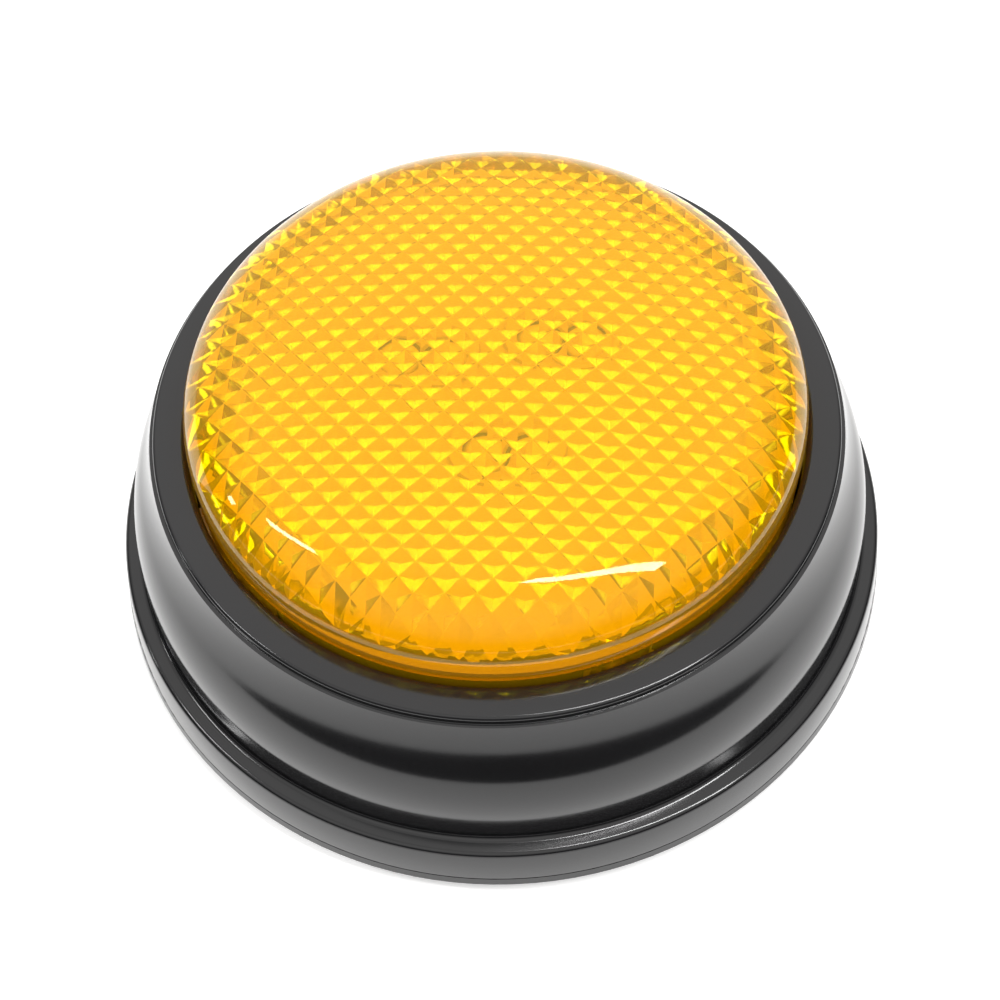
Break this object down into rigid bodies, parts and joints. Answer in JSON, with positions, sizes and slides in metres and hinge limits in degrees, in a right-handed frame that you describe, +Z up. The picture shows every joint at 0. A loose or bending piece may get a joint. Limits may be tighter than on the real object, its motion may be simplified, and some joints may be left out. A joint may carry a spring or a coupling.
{
  "type": "quiz buzzer",
  "caption": "Round tabletop answer buzzer: black stepped base with an amber prismatic push dome over a lit, sounding switch, on rubber feet.",
  "frame": {"origin": "on the floor under the centre of the round base", "axes": "+Z up along the dome's axis, +Y along the two cells towards the battery door's screw, +X from the speaker towards the battery box"},
  "size_m": [0.09, 0.09, 0.0367],
  "materials": {
    "amber_lens": "clear amber, polished outside, prismatic inside",
    "black_plastic": "gloss moulded",
    "white_plastic": "moulded white",
    "rubber": "matt",
    "steel_screw": "zinc plated",
    "spring_steel": "drawn wire",
    "nickel_contact": "nickel plated",
    "board_green": "solder mask",
    "switch_black": "moulded",
    "switch_button": "moulded",
    "led_clear": "clear resin",
    "resistor_body": "lacquered",
    "capacitor_can": "sleeved can",
    "speaker_steel": "plated steel",
    "speaker_paper": "pressed paper",
    "magnet": "plated",
    "speaker_ring": "moulded",
    "wire_red": "insulated",
    "wire_black": "insulated",
    "cell_jacket": "printed jacket, plain"
  },
  "bodies": {
    "base": {"upper_housing": "black_plastic", "bottom_cover": "black_plastic", "rubber_foot_1": "rubber", "rubber_foot_2": "rubber", "rubber_foot_3": "rubber", "rubber_foot_4": "rubber", "base_screws": "steel_screw", "board_screws": "steel_screw", "return_spring_1": "spring_steel", "return_spring_2": "spring_steel", "return_spring_3": "spring_steel", "contact_positive": "nickel_contact", "contact_negative": "nickel_contact", "contact_bridge": "nickel_contact", "switch_pins": "nickel_contact", "circuit_board": "board_green", "switch_case": "switch_black", "transistor": "switch_black", "sound_chip": "switch_black", "led_1": "led_clear", "led_2": "led_clear", "led_3": "led_clear", "resistors": "resistor_body", "capacitor": "capacitor_can", "speaker_frame": "speaker_steel", "speaker_cone": "speaker_paper", "speaker_magnet": "magnet", "speaker_ring": "speaker_ring", "speaker_lead_red": "wire_red", "battery_lead_red": "wire_red", "speaker_lead_black": "wire_black", "battery_lead_black": "wire_black", "cell_1": "cell_jacket", "cell_2": "cell_jacket"},
    "dome": {"dome_lens": "amber_lens", "press_plate": "white_plastic"},
    "button": {"switch_button": "switch_button"},
    "door": {"battery_door": "black_plastic", "door_screw": "steel_screw"}
  },
  "joints": [
    {"name": "dome_press", "type": "slide", "parent": "base", "child": "dome", "axis": [0, 0, -1], "range_m": [0, 0.0025], "stiffness_N_per_m": 900, "springref_m": -0.002, "deforming": ["return_spring_1", "return_spring_2", "return_spring_3"]},
    {"name": "button_press", "type": "slide", "parent": "base", "child": "button", "axis": [0, 0, -1], "range_m": [0, 0.00025]},
    {"name": "door_tilt", "type": "hinge", "parent": "base", "child": "door", "pos_m": [0.015, -0.0248, 0.002], "axis": [-1, 0, 0], "range_deg": [0, 60]}
  ],
  "couplings": [
    {"joint": "button_press", "follows": "dome_press", "ratio": 0.1}
  ]
}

*****

TASK GOAL — Please reproduce the entire listing, exactly as shown.

WRITTEN SOLUTION —
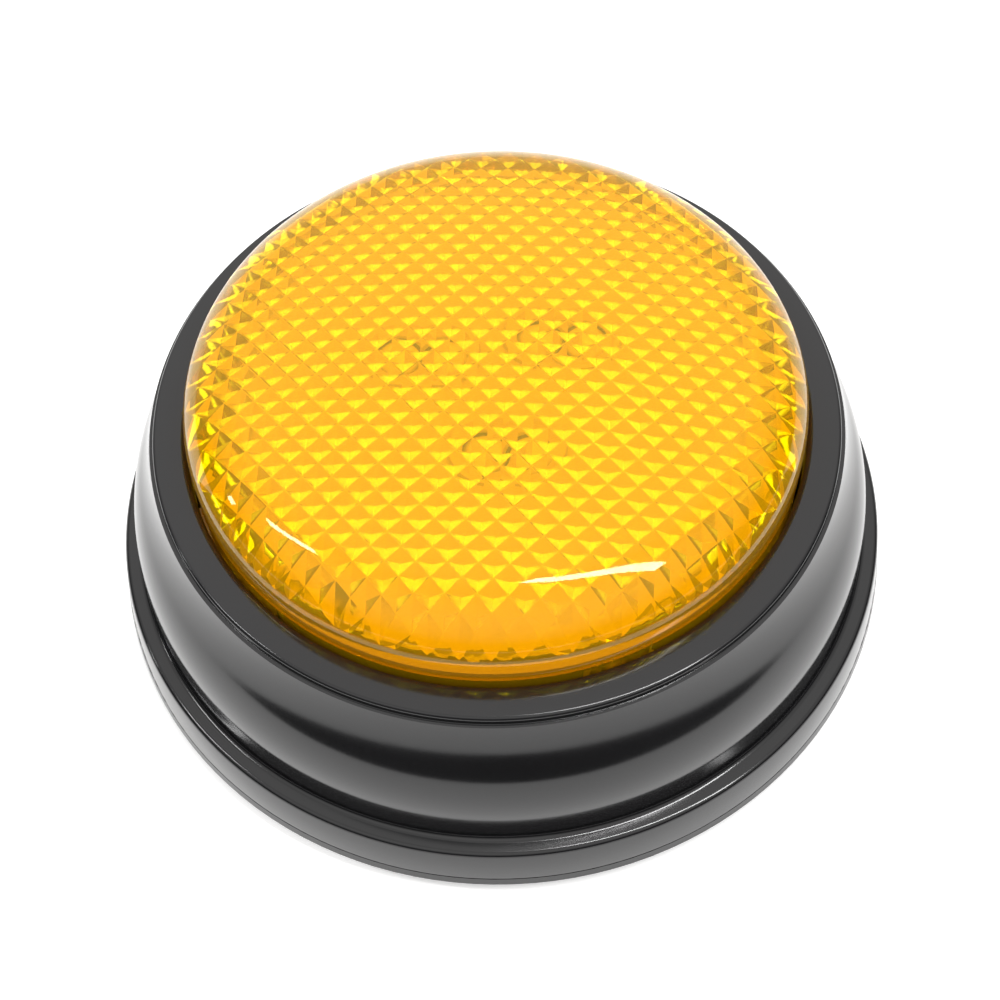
Break this object down into rigid bodies, parts and joints. Answer in JSON, with positions, sizes and slides in metres and hinge limits in degrees, in a right-handed frame that you describe, +Z up. The picture shows every joint at 0. A loose or bending piece may get a joint. Limits may be tighter than on the real object, its motion may be simplified, and some joints may be left out. A joint may carry a spring or a coupling.
{
  "type": "quiz buzzer",
  "caption": "Round tabletop answer buzzer: black stepped base with an amber prismatic push dome over a lit, sounding switch, on rubber feet.",
  "frame": {"origin": "on the floor under the centre of the round base", "axes": "+Z up along the dome's axis, +Y along the two cells towards the battery door's screw, +X from the speaker towards the battery box"},
  "size_m": [0.09, 0.09, 0.0367],
  "materials": {
    "amber_lens": "clear amber, polished outside, prismatic inside",
    "black_plastic": "gloss moulded",
    "white_plastic": "moulded white",
    "rubber": "matt",
    "steel_screw": "zinc plated",
    "spring_steel": "drawn wire",
    "nickel_contact": "nickel plated",
    "board_green": "solder mask",
    "switch_black": "moulded",
    "switch_button": "moulded",
    "led_clear": "clear resin",
    "resistor_body": "lacquered",
    "capacitor_can": "sleeved can",
    "speaker_steel": "plated steel",
    "speaker_paper": "pressed paper",
    "magnet": "plated",
    "speaker_ring": "moulded",
    "wire_red": "insulated",
    "wire_black": "insulated",
    "cell_jacket": "printed jacket, plain"
  },
  "bodies": {
    "base": {"upper_housing": "black_plastic", "bottom_cover": "black_plastic", "rubber_foot_1": "rubber", "rubber_foot_2": "rubber", "rubber_foot_3": "rubber", "rubber_foot_4": "rubber", "base_screws": "steel_screw", "board_screws": "steel_screw", "return_spring_1": "spring_steel", "return_spring_2": "spring_steel", "return_spring_3": "spring_steel", "contact_positive": "nickel_contact", "contact_negative": "nickel_contact", "contact_bridge": "nickel_contact", "switch_pins": "nickel_contact", "circuit_board": "board_green", "switch_case": "switch_black", "transistor": "switch_black", "sound_chip": "switch_black", "led_1": "led_clear", "led_2": "led_clear", "led_3": "led_clear", "resistors": "resistor_body", "capacitor": "capacitor_can", "speaker_frame": "speaker_steel", "speaker_cone": "speaker_paper", "speaker_magnet": "magnet", "speaker_ring": "speaker_ring", "speaker_lead_red": "wire_red", "battery_lead_red": "wire_red", "speaker_lead_black": "wire_black", "battery_lead_black": "wire_black", "cell_1": "cell_jacket", "cell_2": "cell_jacket"},
    "dome": {"dome_lens": "amber_lens", "press_plate": "white_plastic"},
    "button": {"switch_button": "switch_button"},
    "door": {"battery_door": "black_plastic", "door_screw": "steel_screw"}
  },
  "joints": [
    {"name": "dome_press", "type": "slide", "parent": "base", "child": "dome", "axis": [0, 0, -1], "range_m": [0, 0.0025], "stiffness_N_per_m": 900, "springref_m": -0.002, "deforming": ["return_spring_1", "return_spring_2", "return_spring_3"]},
    {"name": "button_press", "type": "slide", "parent": "base", "child": "button", "axis": [0, 0, -1], "range_m": [0, 0.00025]},
    {"name": "door_tilt", "type": "hinge", "parent": "base", "child": "door", "pos_m": [0.015, -0.0248, 0.002], "axis": [-1, 0, 0], "range_deg": [0, 60]}
  ],
  "couplings": [
    {"joint": "button_press", "follows": "dome_press", "ratio": 0.1}
  ]
}